Modeling code records:
----------------

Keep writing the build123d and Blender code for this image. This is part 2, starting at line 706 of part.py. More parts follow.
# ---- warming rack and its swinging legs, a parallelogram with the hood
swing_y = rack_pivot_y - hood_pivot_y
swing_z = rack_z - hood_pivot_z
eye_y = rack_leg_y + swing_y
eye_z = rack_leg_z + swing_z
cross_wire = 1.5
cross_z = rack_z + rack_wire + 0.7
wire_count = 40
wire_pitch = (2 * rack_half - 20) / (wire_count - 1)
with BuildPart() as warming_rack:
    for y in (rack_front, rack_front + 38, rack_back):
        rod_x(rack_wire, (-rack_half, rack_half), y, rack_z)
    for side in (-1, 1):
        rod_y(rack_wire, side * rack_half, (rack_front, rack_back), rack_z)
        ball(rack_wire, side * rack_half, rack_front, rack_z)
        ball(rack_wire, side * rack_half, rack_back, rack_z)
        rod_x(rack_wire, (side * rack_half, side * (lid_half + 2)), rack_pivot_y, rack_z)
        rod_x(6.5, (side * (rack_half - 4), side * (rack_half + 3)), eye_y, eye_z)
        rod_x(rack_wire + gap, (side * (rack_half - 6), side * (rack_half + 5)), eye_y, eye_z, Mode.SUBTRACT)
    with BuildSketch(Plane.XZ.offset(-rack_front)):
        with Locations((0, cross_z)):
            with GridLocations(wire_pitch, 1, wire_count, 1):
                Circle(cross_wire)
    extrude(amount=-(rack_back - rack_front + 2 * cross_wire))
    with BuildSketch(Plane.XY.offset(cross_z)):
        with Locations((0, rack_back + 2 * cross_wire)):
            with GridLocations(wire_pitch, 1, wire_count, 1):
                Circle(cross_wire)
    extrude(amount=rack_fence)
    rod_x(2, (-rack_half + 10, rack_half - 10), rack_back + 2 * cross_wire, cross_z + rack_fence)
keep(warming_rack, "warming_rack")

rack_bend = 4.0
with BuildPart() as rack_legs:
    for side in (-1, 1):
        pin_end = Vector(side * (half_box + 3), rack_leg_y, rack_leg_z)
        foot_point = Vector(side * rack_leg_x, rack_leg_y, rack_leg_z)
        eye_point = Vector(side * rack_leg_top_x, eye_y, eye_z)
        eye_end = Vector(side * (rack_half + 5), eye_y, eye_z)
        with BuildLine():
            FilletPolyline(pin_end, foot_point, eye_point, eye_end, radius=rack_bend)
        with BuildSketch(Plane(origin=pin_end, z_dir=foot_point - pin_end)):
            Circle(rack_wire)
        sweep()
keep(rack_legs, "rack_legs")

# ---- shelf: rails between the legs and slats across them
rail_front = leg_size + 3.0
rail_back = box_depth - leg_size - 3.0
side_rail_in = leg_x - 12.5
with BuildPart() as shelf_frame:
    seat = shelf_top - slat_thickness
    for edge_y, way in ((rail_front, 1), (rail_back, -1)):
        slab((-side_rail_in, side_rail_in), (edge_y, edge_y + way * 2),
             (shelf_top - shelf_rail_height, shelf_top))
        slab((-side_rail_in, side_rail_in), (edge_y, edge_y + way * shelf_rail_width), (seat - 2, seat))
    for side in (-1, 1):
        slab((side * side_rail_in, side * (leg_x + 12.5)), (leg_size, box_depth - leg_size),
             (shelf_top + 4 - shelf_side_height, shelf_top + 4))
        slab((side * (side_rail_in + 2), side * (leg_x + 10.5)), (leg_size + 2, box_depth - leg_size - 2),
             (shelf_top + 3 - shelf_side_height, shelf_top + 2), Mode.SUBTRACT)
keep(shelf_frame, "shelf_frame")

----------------

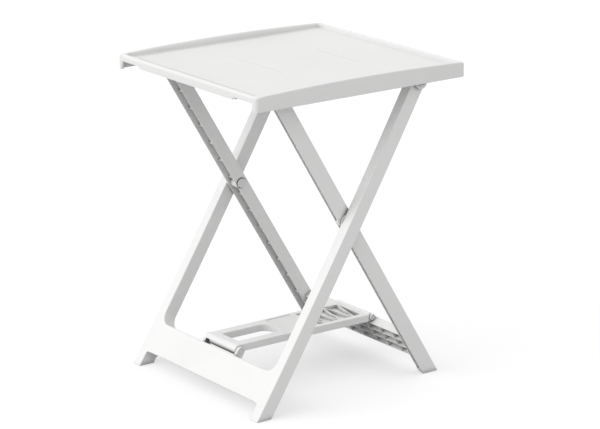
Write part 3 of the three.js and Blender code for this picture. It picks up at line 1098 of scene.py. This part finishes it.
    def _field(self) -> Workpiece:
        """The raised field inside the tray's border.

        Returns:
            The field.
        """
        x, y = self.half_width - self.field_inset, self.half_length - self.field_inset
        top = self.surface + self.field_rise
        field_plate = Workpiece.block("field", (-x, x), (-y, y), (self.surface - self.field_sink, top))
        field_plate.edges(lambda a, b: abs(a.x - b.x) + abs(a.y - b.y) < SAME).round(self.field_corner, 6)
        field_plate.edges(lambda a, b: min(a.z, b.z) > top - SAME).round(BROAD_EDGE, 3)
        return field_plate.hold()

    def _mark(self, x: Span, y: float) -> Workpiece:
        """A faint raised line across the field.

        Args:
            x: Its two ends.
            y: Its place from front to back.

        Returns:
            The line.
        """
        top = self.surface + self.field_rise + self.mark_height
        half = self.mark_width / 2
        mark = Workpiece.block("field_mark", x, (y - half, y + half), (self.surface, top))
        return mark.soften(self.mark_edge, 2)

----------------

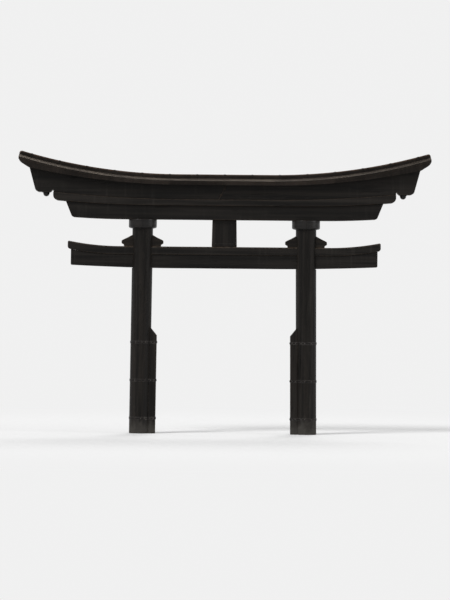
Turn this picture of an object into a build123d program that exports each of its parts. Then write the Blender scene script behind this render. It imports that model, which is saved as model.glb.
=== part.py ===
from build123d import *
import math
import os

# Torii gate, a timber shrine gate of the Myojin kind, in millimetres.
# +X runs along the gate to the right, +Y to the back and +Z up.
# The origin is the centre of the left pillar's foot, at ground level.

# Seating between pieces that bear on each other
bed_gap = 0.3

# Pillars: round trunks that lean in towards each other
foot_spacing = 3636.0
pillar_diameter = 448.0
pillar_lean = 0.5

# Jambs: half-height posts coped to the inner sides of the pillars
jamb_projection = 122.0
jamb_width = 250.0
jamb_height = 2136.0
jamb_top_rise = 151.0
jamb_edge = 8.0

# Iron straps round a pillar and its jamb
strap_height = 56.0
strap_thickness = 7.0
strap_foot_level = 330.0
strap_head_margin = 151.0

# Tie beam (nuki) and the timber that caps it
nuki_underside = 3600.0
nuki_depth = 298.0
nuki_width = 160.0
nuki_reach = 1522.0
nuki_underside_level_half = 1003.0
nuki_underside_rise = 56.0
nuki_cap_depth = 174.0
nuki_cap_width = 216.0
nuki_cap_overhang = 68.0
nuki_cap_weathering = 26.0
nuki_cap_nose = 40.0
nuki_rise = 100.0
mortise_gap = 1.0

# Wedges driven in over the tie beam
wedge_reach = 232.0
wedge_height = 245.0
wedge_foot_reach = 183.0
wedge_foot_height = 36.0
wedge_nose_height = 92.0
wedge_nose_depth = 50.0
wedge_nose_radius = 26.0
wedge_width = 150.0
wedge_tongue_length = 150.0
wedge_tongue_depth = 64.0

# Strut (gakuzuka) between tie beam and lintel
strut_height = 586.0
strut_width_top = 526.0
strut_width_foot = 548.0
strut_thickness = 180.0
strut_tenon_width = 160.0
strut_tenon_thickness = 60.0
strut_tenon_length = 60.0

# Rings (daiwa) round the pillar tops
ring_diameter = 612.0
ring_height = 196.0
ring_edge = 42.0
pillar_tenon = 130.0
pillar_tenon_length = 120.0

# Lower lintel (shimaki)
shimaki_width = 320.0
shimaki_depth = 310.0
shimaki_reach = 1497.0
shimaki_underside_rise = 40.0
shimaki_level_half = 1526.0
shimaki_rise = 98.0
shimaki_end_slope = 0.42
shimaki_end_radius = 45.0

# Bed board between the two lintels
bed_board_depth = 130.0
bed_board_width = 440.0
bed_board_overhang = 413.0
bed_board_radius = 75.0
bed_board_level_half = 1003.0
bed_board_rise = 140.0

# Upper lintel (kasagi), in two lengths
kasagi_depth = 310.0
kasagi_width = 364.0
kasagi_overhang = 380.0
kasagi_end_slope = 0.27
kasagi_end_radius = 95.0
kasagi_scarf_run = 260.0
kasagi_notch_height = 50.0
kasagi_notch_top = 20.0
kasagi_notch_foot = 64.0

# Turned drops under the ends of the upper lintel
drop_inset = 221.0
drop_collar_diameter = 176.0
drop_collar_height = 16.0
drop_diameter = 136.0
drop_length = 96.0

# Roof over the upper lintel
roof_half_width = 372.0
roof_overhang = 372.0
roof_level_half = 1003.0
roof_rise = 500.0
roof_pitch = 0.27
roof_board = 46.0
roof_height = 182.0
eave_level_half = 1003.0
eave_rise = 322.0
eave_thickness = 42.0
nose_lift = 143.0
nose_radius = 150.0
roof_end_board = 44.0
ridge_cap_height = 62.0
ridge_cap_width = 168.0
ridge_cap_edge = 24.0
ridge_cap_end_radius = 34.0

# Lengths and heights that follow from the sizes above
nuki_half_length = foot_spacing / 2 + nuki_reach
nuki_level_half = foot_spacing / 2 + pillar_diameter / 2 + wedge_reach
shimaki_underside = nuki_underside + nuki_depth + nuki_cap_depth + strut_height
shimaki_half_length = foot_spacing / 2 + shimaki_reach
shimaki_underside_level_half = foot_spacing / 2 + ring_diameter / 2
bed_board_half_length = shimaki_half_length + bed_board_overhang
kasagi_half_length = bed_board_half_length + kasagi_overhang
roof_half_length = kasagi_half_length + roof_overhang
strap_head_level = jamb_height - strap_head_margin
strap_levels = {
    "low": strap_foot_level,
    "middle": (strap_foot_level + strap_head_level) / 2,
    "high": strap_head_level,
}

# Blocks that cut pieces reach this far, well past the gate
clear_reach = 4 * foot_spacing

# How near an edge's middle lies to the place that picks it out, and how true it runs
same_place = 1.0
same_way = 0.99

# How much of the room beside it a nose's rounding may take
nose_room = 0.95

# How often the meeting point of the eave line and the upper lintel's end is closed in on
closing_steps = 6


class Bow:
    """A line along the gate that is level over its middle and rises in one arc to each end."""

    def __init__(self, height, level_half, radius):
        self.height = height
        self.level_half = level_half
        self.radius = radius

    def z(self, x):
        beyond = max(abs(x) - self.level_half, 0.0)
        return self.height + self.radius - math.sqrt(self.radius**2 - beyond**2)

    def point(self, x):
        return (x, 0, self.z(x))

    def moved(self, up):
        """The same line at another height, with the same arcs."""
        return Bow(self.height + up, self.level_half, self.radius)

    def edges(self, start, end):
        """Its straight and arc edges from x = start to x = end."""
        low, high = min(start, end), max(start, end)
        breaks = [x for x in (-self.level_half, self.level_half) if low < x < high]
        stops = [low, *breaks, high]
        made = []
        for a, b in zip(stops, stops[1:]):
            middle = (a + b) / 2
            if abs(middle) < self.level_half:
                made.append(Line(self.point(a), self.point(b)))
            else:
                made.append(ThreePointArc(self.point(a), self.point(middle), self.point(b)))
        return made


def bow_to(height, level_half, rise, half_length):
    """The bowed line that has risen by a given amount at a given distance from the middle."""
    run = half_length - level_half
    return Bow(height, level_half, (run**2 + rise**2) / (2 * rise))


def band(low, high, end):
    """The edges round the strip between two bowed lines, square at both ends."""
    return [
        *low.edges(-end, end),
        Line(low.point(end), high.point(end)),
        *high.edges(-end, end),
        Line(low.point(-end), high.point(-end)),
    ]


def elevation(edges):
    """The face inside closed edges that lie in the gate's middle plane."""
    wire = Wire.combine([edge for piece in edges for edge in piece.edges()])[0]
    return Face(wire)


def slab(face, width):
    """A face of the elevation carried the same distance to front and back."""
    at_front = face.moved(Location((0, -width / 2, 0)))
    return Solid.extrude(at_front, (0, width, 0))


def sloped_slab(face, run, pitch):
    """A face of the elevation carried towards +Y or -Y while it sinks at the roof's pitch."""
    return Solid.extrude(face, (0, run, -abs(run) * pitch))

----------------

### Directive
Pick out each line in the material containing "picks".

### Answer for this exercise
Write part 3 of the three.js and Blender code for this picture. It picks up at line 1098 of scene.py. This part finishes it.
# How near an edge's middle lies to the place that picks it out, and how true it runs